NEW YORK (AP) -- Merrill Lynch & Co. Inc., one of the nation's oldest and largest investment firms,
was ordered on Monday to reform its business practices after being accused of giving advice that
hurt clients but enriched the company.

State Attorney General Eliot Spitzer said he got a court order after a 10-month investigation showed
that Merrill Lynch's employees lied to clients and recommended stocks that they knew they were
probably bad investments.

"This was a shocking betrayal of trust by one of Wall Street's most trusted names," Spitzer said.
"This case must be a catalyst for reform throughout the entire industry."

Merrill Lynch said in a statement that there is "no basis for the allegations made today by the
New York attorney general."

"His conclusions are just plain wrong," the statement said. "We believe these allegations are
baseless, and we will defend ourselves vigorously."

Spitzer said he did not know how much money customers lost because of the 112-year-old firm's
practices, but he said he believes the clients "number in the hundreds of thousands, if not millions."

Merrill Lynch's Web site says it has 900 offices in 43 countries and controls more than $1.5 trillion
in customer assets. It says it manages the assets of 3 percent of American households.

Merrill Lynch pushed certain companies' stock, even after it got poor ratings from its own research
analysts, because the firm wanted to keep the companies' lucrative contracts for investment banking
services, Spitzer said.

Investors use the analysts' research information and ratings system to make their investment decisions.

Spitzer said investigators obtained many memos and e-mails that showed that analysts, whose
research was supposed to be independent and objective, were in effect acting as salesmen for client
companies.

This was because the pay for analysts was based in large part on their contributions to bringing in
investment banking business, the attorney general said. He said this was contrary to Merrill Lynch's
own written policy.

Spitzer said the fraudulent practices permeated all of Merrill Lynch.
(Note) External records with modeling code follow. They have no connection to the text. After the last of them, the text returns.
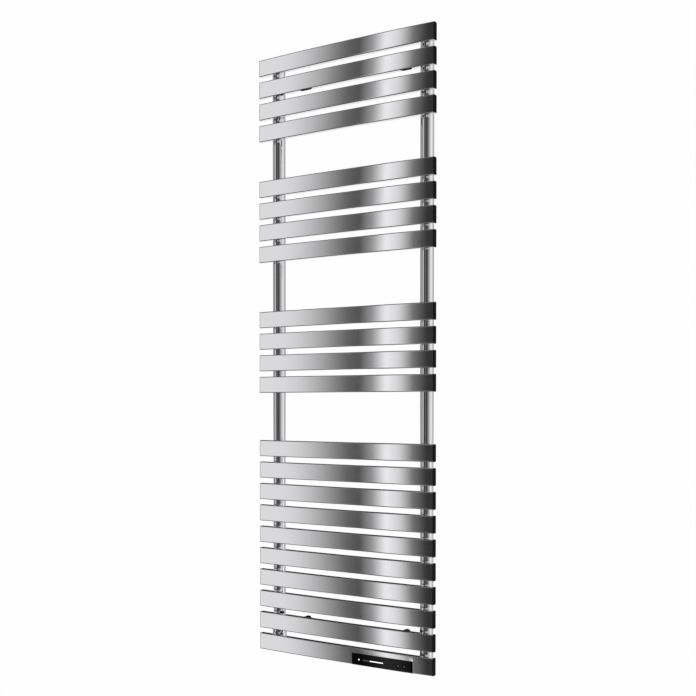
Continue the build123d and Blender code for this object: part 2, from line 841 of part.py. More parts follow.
def make_terminal_box():
    """Plastic box under the collar, open on top for the boss, with a lug to the fascia and a duct hole."""
    corner = terminal_box_corner
    inner = terminal_box_size - 2 * terminal_box_wall
    lug_front = face_y(upright_x + lug_radius, slat_depth) + weld_gap
    duct_y = face_y(duct_left, duct_near + duct_size[0] / 2)
    duct_z = duct_bottom + duct_size[1] / 2
    box_bottom = terminal_box_bottom
    with BuildPart() as box:
        with BuildSketch(Plane.XY.offset(box_bottom)):
            with Locations((-upright_x, upright_y)):
                RectangleRounded(terminal_box_size, terminal_box_size, corner)
        extrude(amount=terminal_box_height)
        with BuildSketch(Plane.XY.offset(box_bottom + terminal_box_wall)):
            with Locations((-upright_x, upright_y)):
                RectangleRounded(inner, inner, corner - terminal_box_wall)
        extrude(amount=terminal_box_height - 2 * terminal_box_wall, mode=Mode.SUBTRACT)
        with BuildSketch(Plane.XY.offset(terminal_box_top)):
            with Locations((-upright_x, upright_y)):
                Circle(element_boss_radius + element_gap)
        extrude(amount=-2 * terminal_box_wall, mode=Mode.SUBTRACT)
        with BuildSketch(Plane.XZ.offset(-lug_front)):
            with Locations((-upright_x, box_bottom + terminal_box_height / 2)):
                Circle(lug_radius)
        extrude(amount=lug_front - upright_y + terminal_box_size / 2 - terminal_box_wall / 2)
        with BuildSketch(Plane.YZ.offset(-upright_x + terminal_box_size / 2)):
            with Locations((duct_y, duct_z)):
                Rectangle(duct_size[0] - 2 * duct_wall, duct_size[1] - 2 * duct_wall)
        extrude(amount=-2 * terminal_box_wall, mode=Mode.SUBTRACT)
    return box.part


def make_duct():
    """Wiring channel behind the fascia, from the terminal box to the power housing."""
    with BuildPart() as duct:
        extrude(bowed_plan(duct_bottom, duct_left, duct_right, duct_near, duct_far), amount=duct_size[1])
        inner_near = duct_near + duct_wall
        inner_far = duct_far - duct_wall
        bore = bowed_plan(duct_bottom + duct_wall, duct_left, duct_right, inner_near, inner_far)
        extrude(bore, amount=duct_size[1] - 2 * duct_wall, mode=Mode.SUBTRACT)
    return duct.part


def make_leads():
    """Insulated leads of the element, side by side through the duct."""
    left = duct_left - lead_entry
    right = duct_right + lead_entry
    middle_z = duct_bottom + duct_size[1] / 2
    centre = duct_near + duct_size[0] / 2
    with BuildPart() as leads:
        for offset in (-1.1, 1.1):
            height = middle_z + offset * lead_radius - lead_radius / 2
            plan = bowed_plan(height, left, right, centre - lead_radius / 2, centre + lead_radius / 2)
            extrude(plan, amount=lead_radius)
    return leads.part


# ---- Build and write every piece ----------------------------------------------------------------------
os.makedirs("parts", exist_ok=True)

for number, bottom in enumerate(slat_bottoms[:-1], start=1):
    save(make_slat(bottom, [-upright_x, upright_x]), f"slat_{number:02d}")
save(make_fascia(), "control_fascia")
save(make_end_caps(-1), "end_caps_left")
save(make_end_caps(1), "end_caps_right")

save(make_upright(-upright_x, left_foot, slat_middles[:-1]), "left_upright")
save(make_upright(upright_x, right_foot, slat_middles), "right_upright")
save(make_spigots(-upright_x, slat_middles[:-1]), "left_spigots")
save(make_spigots(upright_x, slat_middles), "right_spigots")
save(make_upright_caps(), "upright_caps")
save(make_filler_plug(), "filler_plug")

save(make_wall_bosses(), "wall_bosses")
save(make_post_sleeves(), "post_sleeves")
save(make_rack_studs(), "rack_studs")
save(make_grub_screws(), "grub_screws")

save(make_glass_panel(), "glass_panel")
save(make_key(key_places[0]), "mode_key")
save(make_key(key_places[1]), "power_key")
save(make_status_lens(), "status_lens")
save(make_bar(bar_from_left, bar_dim_length), "light_bar_dim")
save(make_bar(bar_from_left + bar_dim_length + light_guide_gap, bar_lit_length), "light_bar_lit")
save(make_panel_chassis(), "panel_chassis")
save(make_control_board(), "control_board")
save(make_key_switches(), "key_switches")
save(make_board_leds(), "board_leds")

save(make_rear_housing(), "rear_housing")
save(make_rear_cover(), "rear_cover")
save(make_cover_screws(), "cover_screws")
save(make_power_board(), "power_board")
save(make_on_board(board_part_gap, relay_size), "power_relay")
save(make_on_board(2 * board_part_gap + relay_size[0], terminal_block_size), "terminal_block")
save(make_switch_frame(), "switch_frame")
save(make_rocker(), "rocker_switch")
save(make_cable_gland(), "cable_gland")

save(make_element(), "heating_element")
save(make_ring(collar_top, left_foot, upright_radius, upright_radius - seal_width), "element_seal")
save(make_collar(), "element_collar")
save(make_terminal_box(), "terminal_box")
save(make_duct(), "wire_duct")
save(make_leads(), "element_leads")
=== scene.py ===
"""Looks of an electric towel warmer: bowed chrome slats on two round uprights, with a glass control panel.

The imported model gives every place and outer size. Each class below is one sub-assembly and builds its pieces
in metres, in the model's frame: +X right as seen from the front, +Y into the wall, +Z up.
"""

import json
import logging
import math
from dataclasses import dataclass
from enum import Enum
from typing import Callable, Iterable, Sequence

import bmesh
import bpy
from mathutils import Matrix, Vector


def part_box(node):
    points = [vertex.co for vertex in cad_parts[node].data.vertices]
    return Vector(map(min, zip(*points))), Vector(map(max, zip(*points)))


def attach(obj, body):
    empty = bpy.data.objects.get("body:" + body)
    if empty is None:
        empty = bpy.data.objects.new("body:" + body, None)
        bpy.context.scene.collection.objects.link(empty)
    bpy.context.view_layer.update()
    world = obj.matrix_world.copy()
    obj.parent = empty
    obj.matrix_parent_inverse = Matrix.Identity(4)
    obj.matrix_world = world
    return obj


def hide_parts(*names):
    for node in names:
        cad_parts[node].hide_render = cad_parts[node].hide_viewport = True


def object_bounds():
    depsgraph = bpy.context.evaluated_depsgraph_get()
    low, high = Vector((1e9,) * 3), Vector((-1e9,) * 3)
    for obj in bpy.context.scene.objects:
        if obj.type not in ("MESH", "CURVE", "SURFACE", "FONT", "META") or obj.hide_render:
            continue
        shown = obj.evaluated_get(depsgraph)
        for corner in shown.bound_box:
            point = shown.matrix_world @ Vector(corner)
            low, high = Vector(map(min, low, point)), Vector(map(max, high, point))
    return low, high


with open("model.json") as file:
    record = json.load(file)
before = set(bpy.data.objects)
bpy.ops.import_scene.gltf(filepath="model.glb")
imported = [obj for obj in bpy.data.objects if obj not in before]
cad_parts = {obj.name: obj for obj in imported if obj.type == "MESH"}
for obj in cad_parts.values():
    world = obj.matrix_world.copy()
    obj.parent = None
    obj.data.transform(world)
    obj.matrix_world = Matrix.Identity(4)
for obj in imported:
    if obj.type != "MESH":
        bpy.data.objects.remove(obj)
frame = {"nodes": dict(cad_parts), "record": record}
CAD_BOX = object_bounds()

LOG = logging.getLogger("towel_warmer")
MM = 0.001
RACK = "rack"
TOUCH = 1e-6  # closer than this counts as the same place, in metres

# Sockets of a mix node that works on colours; it has others of the same names for other kinds of data.
FIRST_COLOUR = 6
SECOND_COLOUR = 7
MIXED_COLOUR = 2


class Side(Enum):
    """The two ends of the rack, as seen from the front."""

    LEFT = -1
    RIGHT = 1


class Along(Enum):
    """Direction of a turned piece's axis."""

    X = "X"
    Y = "Y"
    Z = "Z"


# ---- Small helpers ------------------------------------------------------------------------------------
def srgb(hex_code: str) -> tuple[float, float, float, float]:
    """Turn an sRGB hex colour into linear values.

    Args:
        hex_code: Colour as "#rrggbb".

    Returns:
        Linear red, green, blue and an alpha of 1.
    """
    return (*(grey(int(hex_code[i : i + 2], 16)) for i in (1, 3, 5)), 1.0)


def grey(level: float) -> float:
    """Turn an sRGB grey level from 0 to 255 into a linear value."""
    v = level / 255
    return v / 12.92 if v <= 0.04045 else ((v + 0.055) / 1.055) ** 2.4


def grey_colour(level: float) -> tuple[float, float, float, float]:
    """Turn an sRGB grey level from 0 to 255 into a linear colour."""
    return (grey(level),) * 3 + (1.0,)


def add_node(tree: bpy.types.NodeTree, kind: str, links: dict | None = None, **settings) -> bpy.types.Node:
    """Add one shader node.

    Args:
        tree: Node tree that gets the node.
        kind: Blender's type name of the node.
        links: Input name or index to the output socket that feeds it, or to a constant.
        settings: Attributes of the node itself, such as operation="MULTIPLY".

    Returns:
        The new node.
    """
    node = tree.nodes.new(kind)
    for key, value in settings.items():
        setattr(node, key, value)
    for key, value in (links or {}).items():
        if isinstance(value, bpy.types.NodeSocket):
            tree.links.new(value, node.inputs[key])
        else:
            node.inputs[key].default_value = value
    return node


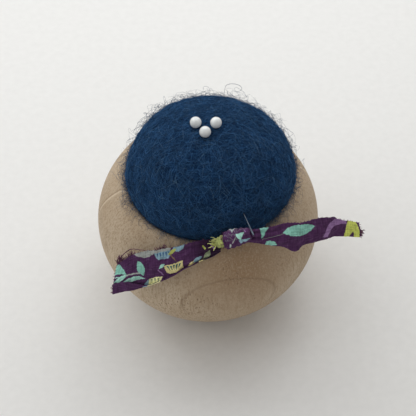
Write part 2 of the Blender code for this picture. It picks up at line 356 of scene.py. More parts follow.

"These were not isolated incidents," he said. "No one in senior management took steps to fix the problem."

On Monday, state Supreme Court Justice Martin Schoenfeld signed an order that requires Merrill Lynch
to disclose to customers its relationship with investment banking clients and to explain its stock ratings.
The order takes effect Thursday.

Spitzer called the order an "interim" step. He said the investigation is continuing into several other companies
and could lead to criminal charges.

Merrill Lynch said in its statement, issued by spokesman Timothy Cobb, that it was "confident that a fair
review of the facts will show that Merrill Lynch has conducted its research with independence and integrity."

"We have been a leader in practices to assure the independence of our highly regarded research group,"
the statement said.

Shares of Merrill Lynch were down 45 cents to close at $53.45 in trading Monday on the New York Stock
Exchange, before falling another 10 cents in extended trading.